Applies to loan payments between March and May 2020
EMI moratorium scheme is applicable to any loan instalment that falls due between March 01st and May 31st. It does not matter whether it is a post-paid EMI or a prepaid EMI. Only the EMI due date will be considered in this case. Again, this EMI moratorium is not automatic and the borrower needs to apply to the bank for deferment.

EMI moratorium applies to loans by banks / NBFCs / HFCs / MFIs
The EMI moratorium is not restricted to only banks but to all eligible financial institutions. Even if you have a loan from a housing finance company like Indiabulls Housing or an NBFC like Bajaj Finance, you can still opt for the EMI moratorium scheme. The scheme will also apply to cooperative banks and regional rural banks too.

Businesses and individuals, both can avail the EMI moratorium
Corporate borrowers can avail the EMI deferment scheme on working capital loans and also on term loans. However, debentures and bonds (even if privately placed with institutions) are not eligible for this scheme. In case of individual loans, all types of loans like home loans, personal loans, car loans and credit cards are eligible.

Your bank’s email is not an offer but an invitation to offer
There is a legal issue to understand here. The email sent by your bank about the EMI moratorium is not an offer. So, don’t assume that if you accept, it becomes binding on the bank.  The email is just an invitation to make an offer. If you don’t opt for the deferment scheme then your normal EMIs will continue.

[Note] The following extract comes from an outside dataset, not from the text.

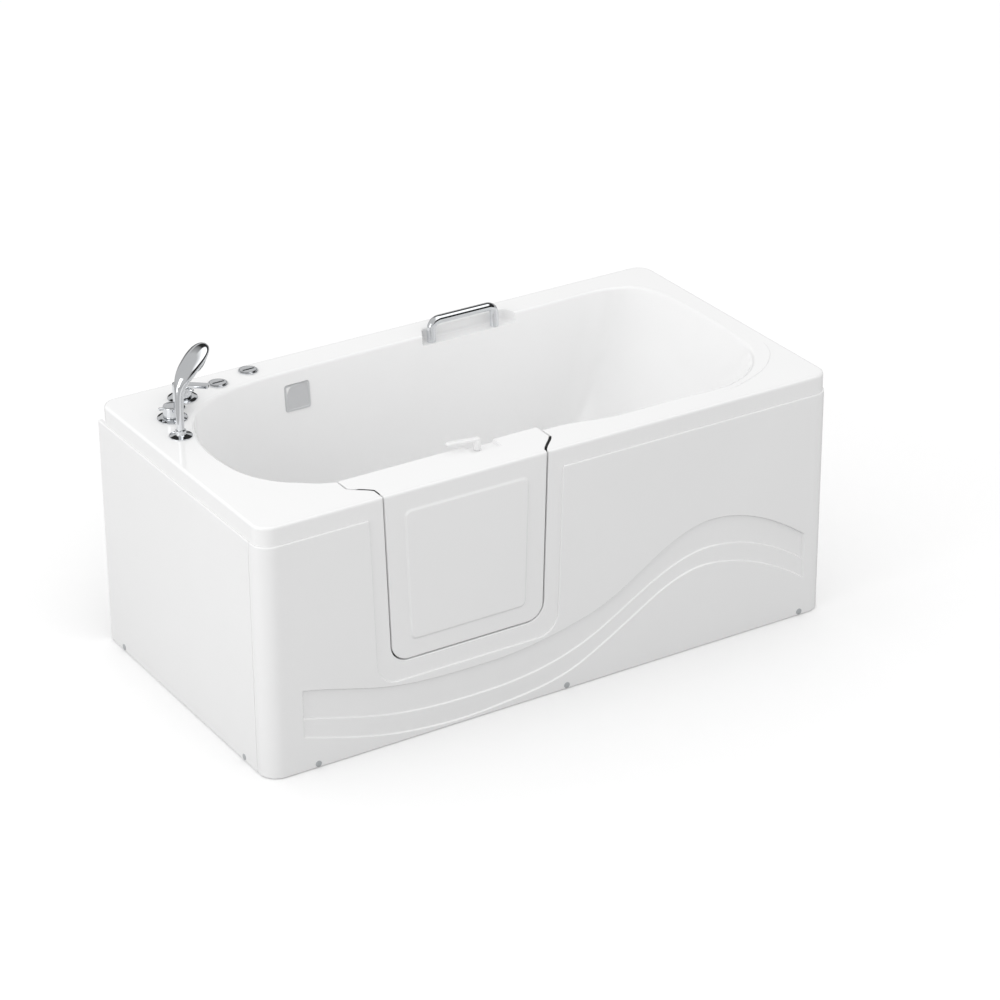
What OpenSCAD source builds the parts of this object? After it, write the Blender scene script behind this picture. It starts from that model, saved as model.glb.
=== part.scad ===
// Walk-in bathtub with an inward-opening plug door in its front.
// Lengths are in millimetres. Inside the modules x runs from the tap end of the rim,
// y from the front face of the rim and z from the floor; place() moves that corner so
// that the origin is on the floor under the middle of the tub.

/* [Rim and deck] */
// Length of the rim
rim_l = 1700; // [1600:10:1850]
// Depth of the rim from front to back
rim_w = 876; // [850:2:920]
// Height of the deck above the floor
deck_h = 700; // [670:2:740]
// Height of the rim's outer lip
lip_h = 52; // [44:1:60]
// Radius of the rim's corners in plan
corner_r = 45; // [40:1:50]
// Thickness of the moulded acrylic
skin_t = 6; // [5:0.5:7]

/* [Bowl] */
// Width of the deck beyond the bowl at the tap end
tap_deck = 103; // [98:1:120]
// Width of the deck beyond the bowl at the head end
head_deck = 60; // [55:1:80]
// Width of the deck in front of the bowl, beside the door
front_deck = 86; // [80:1:92]
// Radius of the bowl's tap end at the deck
tap_round = 348; // [320:2:348]
// Width of the deck behind the bowl
back_deck = 91; // [88:1:96]
// Height of the bowl's floor
floor_h = 120; // [112:1:122]
// Height at which the walls turn in to the floor
knee_h = 165; // [155:1:168]
// How far the backrest leans in between the deck and the knee
backrest_lean = 345; // [300:5:380]
// How far the tap end leans in
tap_end_lean = 72; // [50:1:90]
// How far the back wall leans in
back_lean = 50; // [30:1:60]
// How far the walls turn in below the knee
knee_turn = 60; // [40:1:70]

/* [Door] */
// Centre of the door along the rim
door_x = 582; // [560:1:600]
// Half width of the door's front at deck level
door_half = 237; // [225:1:245]
// Height of the bottom edge of the door's front
door_foot = 231; // [225:1:240]
// Radius of the door front's bottom corners
door_corner_r = 48; // [35:1:60]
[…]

Interest will accrue; penalties are exempted
There will be no penalty charged by the bank for the deferment. However, for the 3 month period, the interest on the outstanding loan will continue to accrue. The outstanding interest for the 3 months can be either paid when the normal EMI starts or it can be paid across 3 months.

EMI Moratorium will not be applicable for non-standard accounts
That brings to a question; who is eligible for the moratorium? Typically, any standard account is eligible to avail this EMI deferment scheme. However, if you have been consistently defaulting in the past or if your account has been classified as a sub-standard account, the bank may deny you the moratorium scheme.

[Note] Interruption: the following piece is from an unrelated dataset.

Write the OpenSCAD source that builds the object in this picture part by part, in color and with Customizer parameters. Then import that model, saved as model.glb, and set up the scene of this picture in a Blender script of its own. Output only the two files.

EMI moratorium will be credit rating neutral
One question that borrowers ask is whether this deferment of EMIs will impact the credit rating of corporates or the credit standing (CIBIL score) of individuals. The RBI has made it clear that all such EMI deferments will be credit standing neutral. That means, it will not have any negative impact on your credit score.

Bullet payments and credit card dues will also qualify for deferral
Some borrowers are confused as to whether the interest component or principal payment will be eligible. Here again the RBI has clarified that the deferment will apply to EMIs, instalments, interest portion, principal portion, bullet payments, credit card dues, etc. Almost any individual loan can be eligible if the basic conditions are satisfied.

If EMI for March is debited, bank will give refund
One concern among borrowers is that the scheme is effective from March 01st to May 31st and the March EMI would already be debited to your account. In this case you can ask your bank for a refund of the March EMI. This is a policy decision and could differ from bank to bank. However, banks like HDFC Bank and SBI have explicitly stated that they would be willing to credit March EMIs to customer accounts.

At the end of the day, the decision lies with you. It is not a waiver or a benefit, just a deferment. If you can afford to pay your EMIs during this period, you may as well do it.